* _Available data_
══════

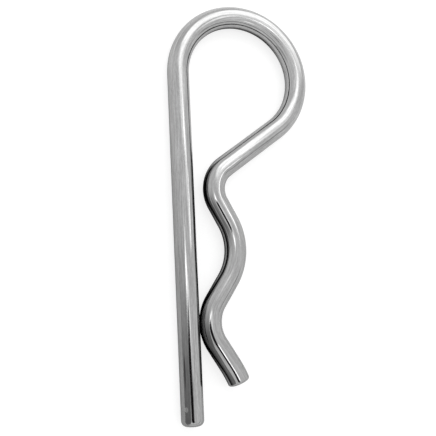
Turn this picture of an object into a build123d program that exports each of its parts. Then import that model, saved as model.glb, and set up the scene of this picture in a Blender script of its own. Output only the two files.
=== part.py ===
"""Hitch R clip: one length of round spring wire, bent in a single plane.

The straight leg goes through the cross hole of a shaft. The springy arm stays outside: its seat
curves round the shaft, the nip below it holds the clip on, and the flared tip leads it over.

The clip lies flat on the XY plane with the leg along Y, the loop at the +Y end and the arm on the
+X side of the leg. The origin is the middle of its outline, on the surface it lies on.
"""

import os
from math import cos, radians, sin

from build123d import *

os.makedirs("parts", exist_ok=True)

# Wire
wire_diameter = 4.0

# Straight leg, from its free end to the start of the loop
leg_length = 63.0

# Inside radii of the bends, in order along the wire
loop_inside_radius = 9.9
neck_inside_radius = 3.3
seat_inside_radius = 8.4
nip_inside_radius = 5.0
tip_inside_radius = 18.5

# Clear space between the leg and the crest of each bend that faces it
neck_gap = 1.9
seat_gap = 5.5
nip_gap = 0.06

# Lean of each straight run of the arm away from the leg's direction, in degrees
loop_to_neck_lean = 54.5
neck_to_seat_lean = 27.8
seat_to_nip_lean = 34.0
flare_lean = 31.5
tip_lean = 21.5

# Straight part of the flared end
flare_length = 4.4

# Worn edges at the two cut ends
leg_end_rounding = 1.0
tip_rounding = 0.5

# Centreline radii
wire_radius = wire_diameter / 2
loop_radius = loop_inside_radius + wire_radius
neck_radius = neck_inside_radius + wire_radius
seat_radius = seat_inside_radius + wire_radius
nip_radius = nip_inside_radius + wire_radius
tip_radius = tip_inside_radius + wire_radius

# Distance of each crest's centreline from the centreline of the leg
loop_crest = 2 * loop_radius
neck_crest = wire_diameter + neck_gap
seat_crest = wire_diameter + seat_gap
nip_crest = wire_diameter + nip_gap


def run_length(crest_step, radius_before, radius_after, lean):
    """Straight run that joins two opposite bends whose crests lie this far apart across the clip."""
    angle = radians(lean)
    taken_by_bends = (radius_before + radius_after) * (1 - cos(angle))
    return (crest_step - taken_by_bends) / sin(angle)


loop_to_neck_run = run_length(loop_crest - neck_crest, loop_radius, neck_radius, loop_to_neck_lean)
neck_to_seat_run = run_length(seat_crest - neck_crest, neck_radius, seat_radius, neck_to_seat_lean)
seat_to_nip_run = run_length(seat_crest - nip_crest, seat_radius, nip_radius, seat_to_nip_lean)

# The outline runs from the leg's outer side to the far side of the loop, and from the leg's free
# end to the top of the loop
overall_length = leg_length + loop_radius + wire_radius
leg_end = (-loop_radius, -overall_length / 2, wire_radius)

with BuildPart() as spring_wire:
    # Clockwise bends turn by negative angles
    with BuildLine(Plane(leg_end)) as centreline:
        leg = Line((0, 0), (0, leg_length))
        loop = JernArc(leg @ 1, leg % 1, loop_radius, -(180 + loop_to_neck_lean))
        to_neck = PolarLine(loop @ 1, loop_to_neck_run, direction=loop % 1)
        neck = JernArc(to_neck @ 1, to_neck % 1, neck_radius, loop_to_neck_lean + neck_to_seat_lean)
        to_seat = PolarLine(neck @ 1, neck_to_seat_run, direction=neck % 1)
        seat = JernArc(to_seat @ 1, to_seat % 1, seat_radius, -(neck_to_seat_lean + seat_to_nip_lean))
        to_nip = PolarLine(seat @ 1, seat_to_nip_run, direction=seat % 1)
        nip = JernArc(to_nip @ 1, to_nip % 1, nip_radius, seat_to_nip_lean + flare_lean)
        flare = PolarLine(nip @ 1, flare_length, direction=nip % 1)
        tip = JernArc(flare @ 1, flare % 1, tip_radius, tip_lean - flare_lean)

    with BuildSketch(Plane(origin=leg @ 0, z_dir=leg % 0)):
        Circle(wire_radius)
    sweep(path=centreline.wire())

    # Both ends are cut square. The leg's rim is rounded off well, and the tip's only has its edge broken
    cut_faces = spring_wire.faces().filter_by(GeomType.PLANE).sort_by(Axis.Y)
    fillet(cut_faces[0].edges(), leg_end_rounding)
    fillet(cut_faces[-1].edges(), tip_rounding)

spring_wire.part.label = "spring_wire"
export_step(spring_wire.part, "parts/spring_wire.step")
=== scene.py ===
"""Dresses the hitch R clip as bright drawn spring steel, on a pale floor in soft studio light.

The wire is swept along the same runs and bends as the CAD model, in the same frame, with a finer
surface, so that its reflections stay smooth and its grain can follow the wire round each bend.
"""

from math import ceil, cos, pi, radians, sin

import bpy
from mathutils import Matrix, Vector


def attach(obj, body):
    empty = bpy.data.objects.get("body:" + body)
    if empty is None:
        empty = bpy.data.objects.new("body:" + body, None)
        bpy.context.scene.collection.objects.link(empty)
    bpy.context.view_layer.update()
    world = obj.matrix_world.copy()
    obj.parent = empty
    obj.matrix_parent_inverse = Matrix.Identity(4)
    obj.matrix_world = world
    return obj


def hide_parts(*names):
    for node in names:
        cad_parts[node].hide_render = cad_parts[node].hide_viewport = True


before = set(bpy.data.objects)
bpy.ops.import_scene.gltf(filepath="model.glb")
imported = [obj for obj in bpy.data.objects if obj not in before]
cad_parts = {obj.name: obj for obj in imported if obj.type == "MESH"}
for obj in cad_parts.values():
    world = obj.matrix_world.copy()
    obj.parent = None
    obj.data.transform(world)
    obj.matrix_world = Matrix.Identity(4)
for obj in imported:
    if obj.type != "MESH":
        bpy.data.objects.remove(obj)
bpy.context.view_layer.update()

MM = 0.001

# Wire sizes, as in the CAD model
WIRE_RADIUS = 2.0 * MM
LEG_LENGTH = 63.0 * MM

# Centreline radii of the bends
LOOP_RADIUS = 9.9 * MM + WIRE_RADIUS
NECK_RADIUS = 3.3 * MM + WIRE_RADIUS
SEAT_RADIUS = 8.4 * MM + WIRE_RADIUS
NIP_RADIUS = 5.0 * MM + WIRE_RADIUS
TIP_RADIUS = 18.5 * MM + WIRE_RADIUS

# Distance of each crest's centreline from the leg's: a wire's thickness and the clear space
NECK_CREST = 2 * WIRE_RADIUS + 1.9 * MM
SEAT_CREST = 2 * WIRE_RADIUS + 5.5 * MM
NIP_CREST = 2 * WIRE_RADIUS + 0.06 * MM

# Lean of each straight run of the arm away from the leg's direction
LOOP_TO_NECK_LEAN = radians(54.5)
NECK_TO_SEAT_LEAN = radians(27.8)
SEAT_TO_NIP_LEAN = radians(34.0)
FLARE_LEAN = radians(31.5)
TIP_LEAN = radians(21.5)
FLARE_LENGTH = 4.4 * MM

# Rounded rims of the two cut ends
LEG_END_ROUNDING = 1.0 * MM
TIP_ROUNDING = 0.5 * MM

# Fineness of the wire's surface
FACES_AROUND = 96
FACE_LENGTH = 0.3 * MM
ROUNDING_STEPS = 10


def joining_run(crest_step, radius_before, radius_after, lean):
    """Length of the straight run between two opposite bends whose crests lie this far apart."""
    return (crest_step - (radius_before + radius_after) * (1 - cos(lean))) / sin(lean)


def wire_runs():
    """The wire from the leg's free end to the tip, as (length, turn) for each run and bend."""
    to_neck = joining_run(2 * LOOP_RADIUS - NECK_CREST, LOOP_RADIUS, NECK_RADIUS, LOOP_TO_NECK_LEAN)
    to_seat = joining_run(SEAT_CREST - NECK_CREST, NECK_RADIUS, SEAT_RADIUS, NECK_TO_SEAT_LEAN)
    to_nip = joining_run(SEAT_CREST - NIP_CREST, SEAT_RADIUS, NIP_RADIUS, SEAT_TO_NIP_LEAN)

    def bend(radius, turn):
        return radius * abs(turn), turn

    return [
        (LEG_LENGTH, 0),
        bend(LOOP_RADIUS, -(pi + LOOP_TO_NECK_LEAN)),
        (to_neck, 0),
        bend(NECK_RADIUS, LOOP_TO_NECK_LEAN + NECK_TO_SEAT_LEAN),
        (to_seat, 0),
        bend(SEAT_RADIUS, -(NECK_TO_SEAT_LEAN + SEAT_TO_NIP_LEAN)),
        (to_nip, 0),
        bend(NIP_RADIUS, SEAT_TO_NIP_LEAN + FLARE_LEAN),
        (FLARE_LENGTH, 0),
        bend(TIP_RADIUS, TIP_LEAN - FLARE_LEAN),
    ]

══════

* _Instruction_
Take exactly the lines from the one containing "# Both ends" through the one containing "before = set(bpy.data.objects)" in the data above, and output them with nothing added.

* _The answer_
    # Both ends are cut square. The leg's rim is rounded off well, and the tip's only has its edge broken
    cut_faces = spring_wire.faces().filter_by(GeomType.PLANE).sort_by(Axis.Y)
    fillet(cut_faces[0].edges(), leg_end_rounding)
    fillet(cut_faces[-1].edges(), tip_rounding)

spring_wire.part.label = "spring_wire"
export_step(spring_wire.part, "parts/spring_wire.step")
=== scene.py ===
"""Dresses the hitch R clip as bright drawn spring steel, on a pale floor in soft studio light.

The wire is swept along the same runs and bends as the CAD model, in the same frame, with a finer
surface, so that its reflections stay smooth and its grain can follow the wire round each bend.
"""

from math import ceil, cos, pi, radians, sin

import bpy
from mathutils import Matrix, Vector


def attach(obj, body):
    empty = bpy.data.objects.get("body:" + body)
    if empty is None:
        empty = bpy.data.objects.new("body:" + body, None)
        bpy.context.scene.collection.objects.link(empty)
    bpy.context.view_layer.update()
    world = obj.matrix_world.copy()
    obj.parent = empty
    obj.matrix_parent_inverse = Matrix.Identity(4)
    obj.matrix_world = world
    return obj


def hide_parts(*names):
    for node in names:
        cad_parts[node].hide_render = cad_parts[node].hide_viewport = True


before = set(bpy.data.objects)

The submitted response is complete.